Without Rome, there would have been no fusion of Athens with Jerusalem, no Magna Carta and no West as we understand the term. Especially if you accept G.K. Chesterton’s claim, in the profound and moving seventh chapter of The Everlasting Man, that there was a deep, fundamental, essential difference between the domestic rooted family-oriented paganism of Rome and the hard, pessimistic, baby-sacrificing paganism of Carthage, and that the triumph of Christianity depended in significant measure on there being a Roman Empire, that created an open, cosmopolitan, decent, society with ideals nobler than worship of the state and material success all around the Mediterranean from Judea to the pillars of Hercules.
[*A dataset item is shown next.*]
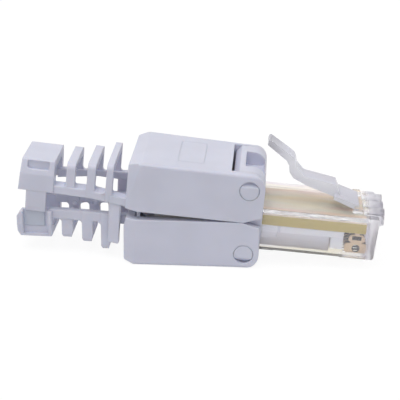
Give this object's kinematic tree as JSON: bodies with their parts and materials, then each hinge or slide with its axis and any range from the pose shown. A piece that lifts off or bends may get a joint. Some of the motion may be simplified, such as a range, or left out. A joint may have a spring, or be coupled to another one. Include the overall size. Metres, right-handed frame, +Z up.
{
  "type": "field termination ethernet plug",
  "caption": "Tool-less modular plug for a data cord: hinged white housing halves with ribbed strain relief, a clear nose with a spring tab, a board and brass contacts.",
  "frame": {"origin": "centre of the bounding box at the floor under the lower cover", "axes": "+X from the strain relief to the nose, +Z up, +Y across the nose"},
  "size_m": [0.0556, 0.0152, 0.0186],
  "materials": {
    "white_plastic": "moulded, slight sheen",
    "clear_plastic": "clear, polished",
    "inner_plastic": "moulded",
    "board": "laminate with a cut edge",
    "contact_metal": "plated"
  },
  "bodies": {
    "plug": {"plug_shell": "clear_plastic", "circuit_board": "board", "contact_insert": "inner_plastic", "contact_1": "contact_metal", "contact_2": "contact_metal", "contact_3": "contact_metal", "contact_4": "contact_metal", "contact_5": "contact_metal", "contact_6": "contact_metal", "contact_7": "contact_metal", "contact_8": "contact_metal", "centre_frame": "white_plastic", "idc_block_upper": "inner_plastic", "idc_block_lower": "inner_plastic", "idc_contact_1": "contact_metal", "idc_contact_2": "contact_metal", "idc_contact_3": "contact_metal", "idc_contact_4": "contact_metal", "idc_contact_5": "contact_metal", "idc_contact_6": "contact_metal", "idc_contact_7": "contact_metal", "idc_contact_8": "contact_metal", "wire_organizer": "inner_plastic"},
    "tab": {"latch_tab": "clear_plastic"},
    "upper_half": {"upper_cover": "white_plastic"},
    "lower_half": {"lower_cover": "white_plastic"}
  },
  "joints": [
    {"name": "upper_cover_hinge", "type": "hinge", "parent": "plug", "child": "upper_half", "pos_m": [0.00754, 0, 0.01248], "axis": [0, 1, 0], "range_deg": [-1.2, 55]},
    {"name": "lower_cover_hinge", "type": "hinge", "parent": "plug", "child": "lower_half", "pos_m": [0.0069, 0, 0.0023], "axis": [0, 1, 0], "range_deg": [-80, 3.6]},
    {"name": "latch_flex", "type": "hinge", "parent": "plug", "child": "tab", "pos_m": [0.02365, 0, 0.00898], "axis": [0, 1, 0], "range_deg": [-12, 0], "stiffness_Nm_per_rad": 0.2}
  ]
}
Some might take its role in the triumph of Christianity as an argument for Carthage not Rome winning their long struggle, which only really ended with the lopsided Third Punic War after which Cato the Elder’s grim and persistent “Carthago delenda” was put into practice. (Again, apparently what he actually kept saying was “ceterum censeo Carthaginem esse delendam” which is too long and grammatically complex to be pithily cited.)

Chesterton took the opposite view, to the point of thinking there was something more than merely accidental about Rome’s victory. The religion and spirit of Carthage was dark, pessimistic and brutal and a world in its image would I think have been far worse than one in that of Rome for all its failings. But however you see it, surely the fact of Rome’s victory was of enormous significance to world history since.

So yes, once again, war matters, and so do apparently minor obscure battles. For instance, if things had gone differently when some 450 ships clashed on March 10, 241, nothing would have been the same afterward.